Accessibility links

West Point, Mississippi: Poor in Income, Rich in Community


The southern state of Mississippi is named for the great river that splits America in two; it's the birthplace of Blues music; and home to legendary writers such as William Faulkner, Tennessee Williams and John Grisham. Yet, according to a survey released last month by the U.S. Census Bureau, it also continues to be the most poverty-stricken state in the nation. So what is life like for the people of Mississippi?

"Pretty much low budgeting all your life, just trying to make it." That's how Bobby Joe, a tall young father of three characterizes life in the small town of West Point, Mississippi.

On this hot, overcast day, the temperature is soaring past 38 degrees centigrade. Bobby Joe and his three small boys are among several families doing laundry at the local coin-o-matic.

He moved to the community about three years ago and drives a forklift for a local company. His wife is a stay-at-home mom. He considered becoming a truck driver, which would pay better, but would take him away from home too often. Besides, he says, he has bigger dreams for his family. "I want to become a coach. I was thinking about going to school to become a coach. Right now I'm trying to send my wife back to school to become a teacher. I want the best for my kids, that's all."

Bobby Joe's children watch with delight as another man with short blond hair puts some bills in the change-maker and coins drop out. Allan Wilson is a veteran of the wars in Iraq and Afghanistan. The 30-something single father of two works as a welder.
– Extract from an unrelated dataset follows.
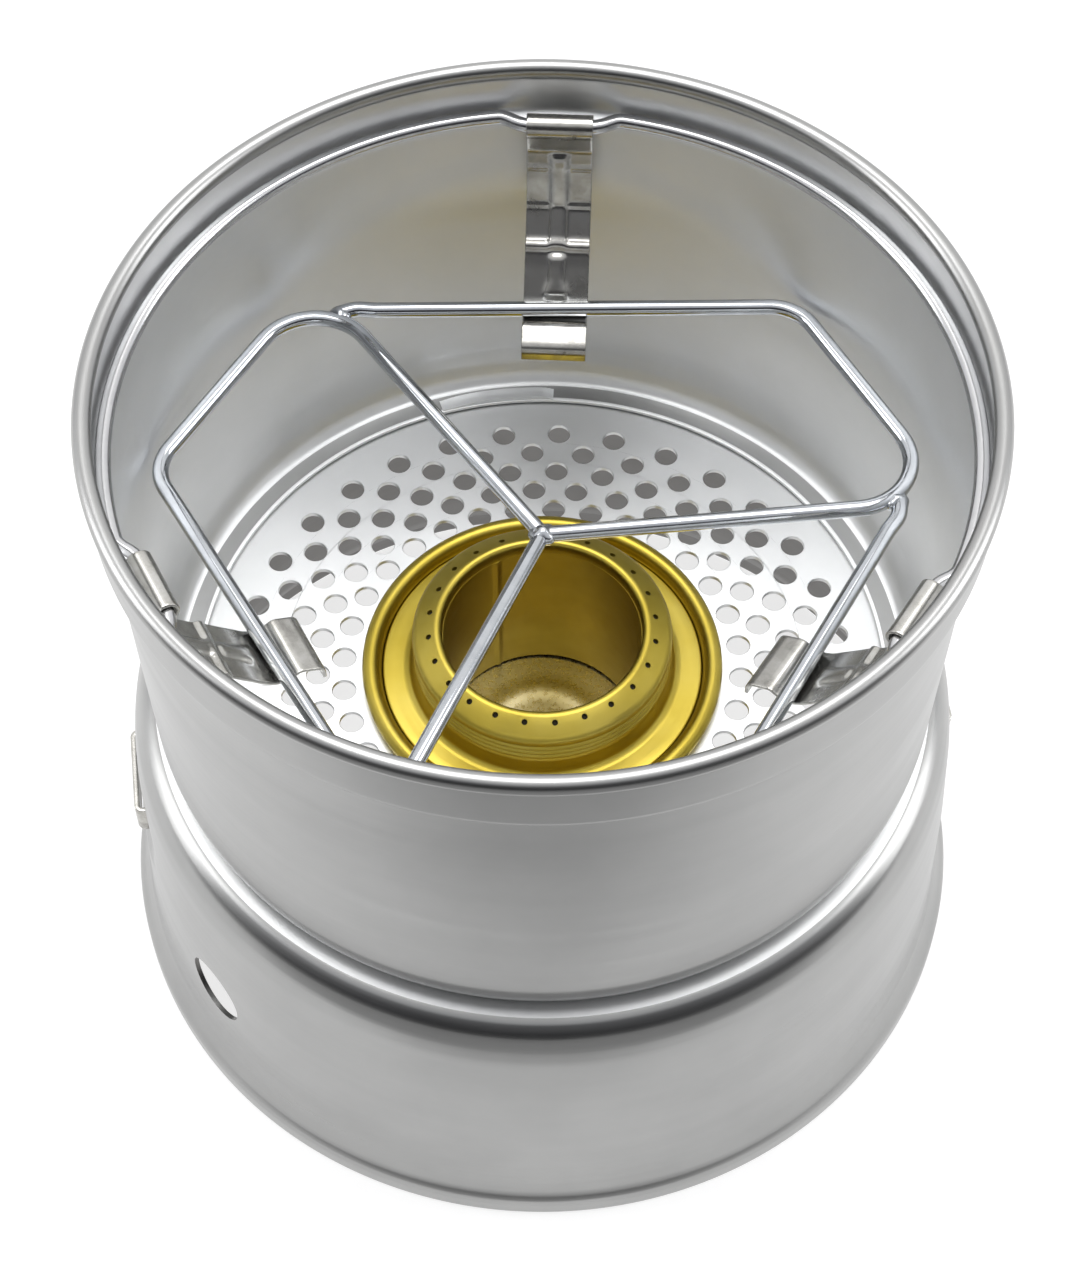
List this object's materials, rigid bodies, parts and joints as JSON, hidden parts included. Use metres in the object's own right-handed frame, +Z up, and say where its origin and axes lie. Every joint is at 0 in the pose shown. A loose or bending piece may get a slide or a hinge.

He also hopes to someday go back to school and study electronics.

He grew up in West Point and returned because his family lives here, but says things have changed a lot since the largest employer in the area, the Bryan food processing plant, closed last year.

"It's a whole different town from when I was a kid with lay-offs and what not," he observes. "It's completely changed." In fact, today, more than a quarter of the town's 13,500 residents are unemployed, more than five times the national average.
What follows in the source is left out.